At a press briefing to announce the release of her latest reports, Public Protector Busisiwe Mkhwebane announced that she had found President Cyril Ramaphosa deliberately mislead parliament when he was confronted on a donation made to his son Andile of R500,000 from Gavin Watson, the CEO of hugely controversial facilities company African Global Operations, formerly known as Bosasa.
This, according to Mkhwebane, constitutes actions which are inconsistent with his office – which at the time was deputy president.
Releasing the report on her investigation into the donation, Mkhwebane on Friday said: “The allegations that on 6 November 2019, during a question and answer session in parliament, President Ramaphosa deliberately misled the National Assembly, is substantiated.
“He deliberately misled parliament, in that he should have allowed himself sufficient time to research on a well-informed response,” she said at a press conference in Pretoria.
By misleading parliament, Ramaphosa had also violated the constitution, said Mkhwebane.
She gave Ramaphosa one month to disclose all the donations to his campaign to become ANC president.
“I, therefore, find President Ramaphosa’s conduct as referred to above, although ostensibly in good faith, to be inconsistent with his office as a member of Cabinet and therefore in violation of section 96(1) of the Constitution,” her report found.
According to Mkhwebane, the report followed an investigation based on three complaints – one from Democratic Alliance (DA) leader Mmusi Maimane, another from Economic Freedom Fighters (EFF) deputy president Floyd Shivambu, and a third from a whistle-blower she described as “an ordinary member of the public”.
Maimane’s complaint, the public protector said, related to the donation from Watson itself, while Shivambu accused Ramaphosa of having misled parliament.
Regarding how she conducted the investigation, Mkhwebane said: “The approach to the investigation is quite standard. We look at what happened, we use a blow-by-blow account of who did what and when. We then look at what should have happened, which covers the standards that ought to have been upheld by the person alleged to have engaged in wrongdoing. These standards would include policies, laws and the constitution, among other prescripts.”
According to Mkhwebane, the donations from Bosasa amounted to “sponsorship”.
“In light of the evidence before me, it can be safely concluded that the campaign pledges towards the CR17 campaign were some form of sponsorship, and that they were direct financial sponsorship or assistance from non-party sources other than a family member or permanent companion and were, therefore, benefits of a material nature,” Mkhwebane said.
She also said that since Ramaphosa personally benefited from the proceeds of the campaign and therefore should have disclosed this benefit.

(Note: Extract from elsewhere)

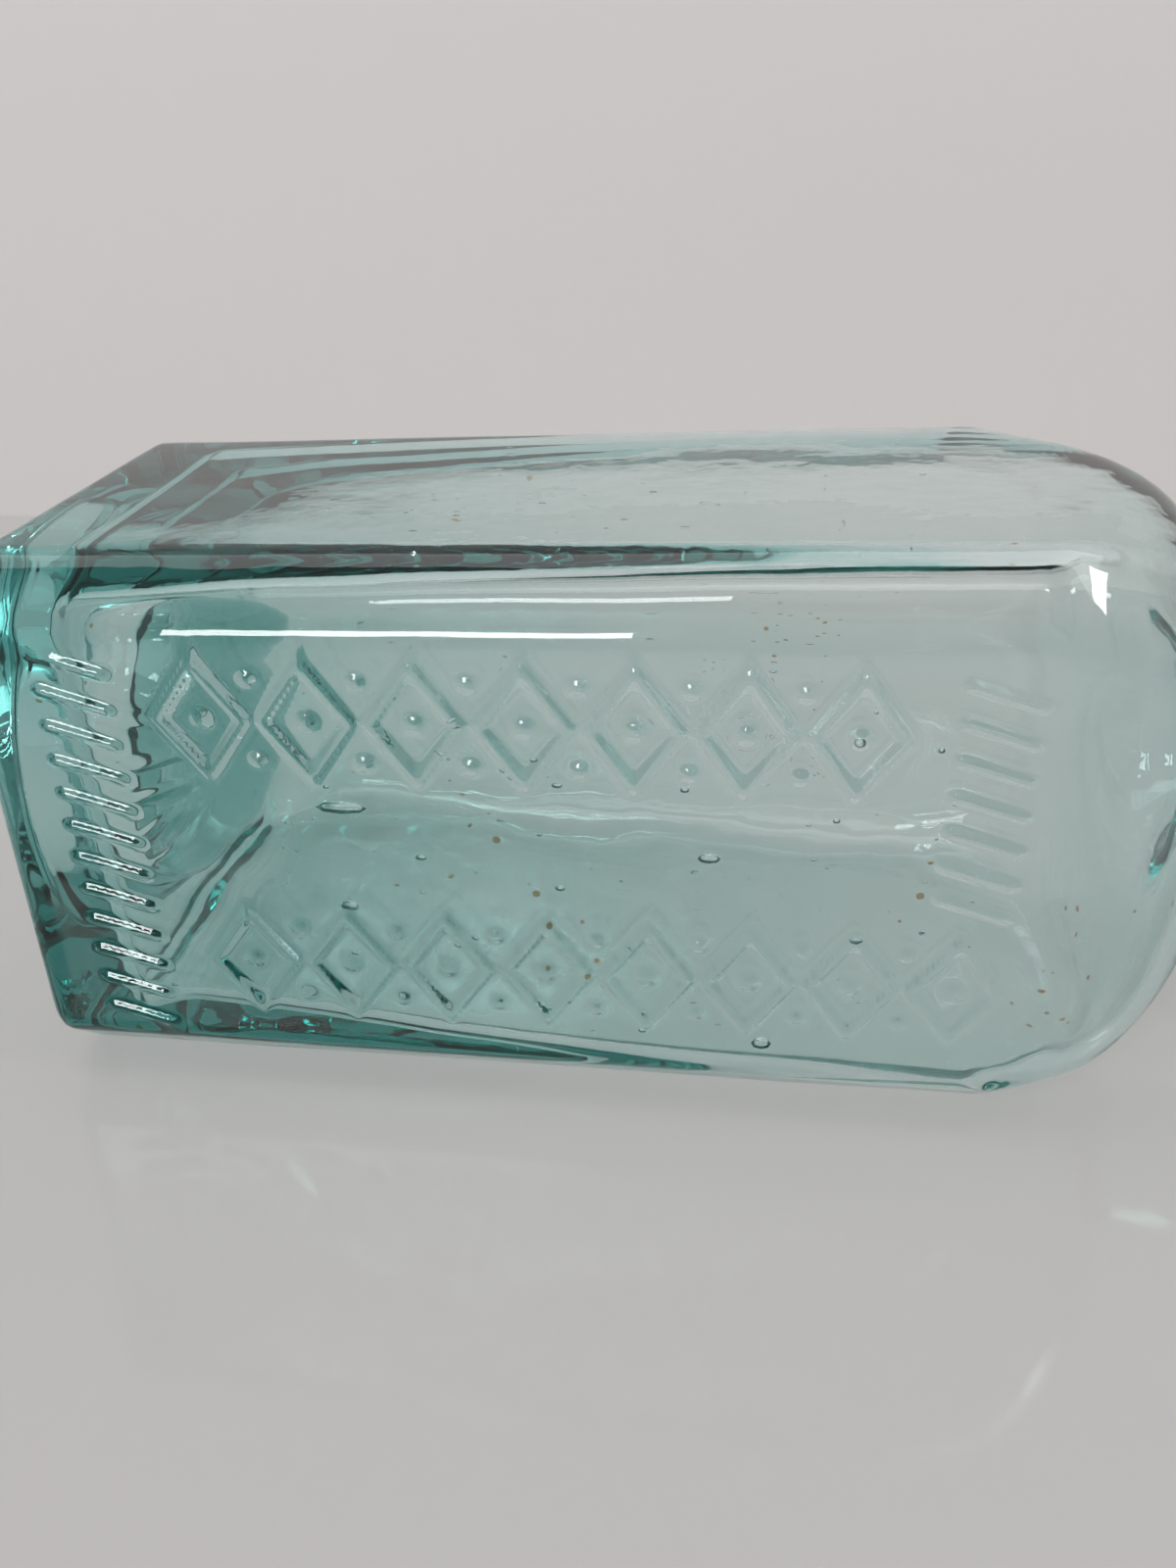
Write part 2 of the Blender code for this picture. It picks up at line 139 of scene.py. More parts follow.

“I have evidence which indicates that some of the money collected through the CR17 campaign trust account was also into the Cyril Ramaphosa Foundation account from where it was also transferred to other beneficiaries,” she said.
“Failure to disclose the said material benefits, including a donation from AGO (Bosasa), constitutes a breach of the code.”
Last year, during a question-and-answer session in parliament, Ramaphosa said his son, Andile, benefited to the tune of R500,000 from a contract with Bosasa.
Almost a year after seeing a contract between Andile and Bosasa, Maimane asked Ramaphosa a question relating to a Bosasa payment of R500,000 in the National Assembly last year.
In a follow-up question to the president, Maimane claimed he had evidence of a questionable payment of R500,000 made to his son.
Ramaphosa later retracted his answer, writing to the National Assembly saying he inadvertently provided incorrect information and that the half a million rand was in fact donated to his campaign to become ANC president.
Earlier this month, Ramaphosa submitted his final response to notices of adverse findings against him issued by Mkhwebane.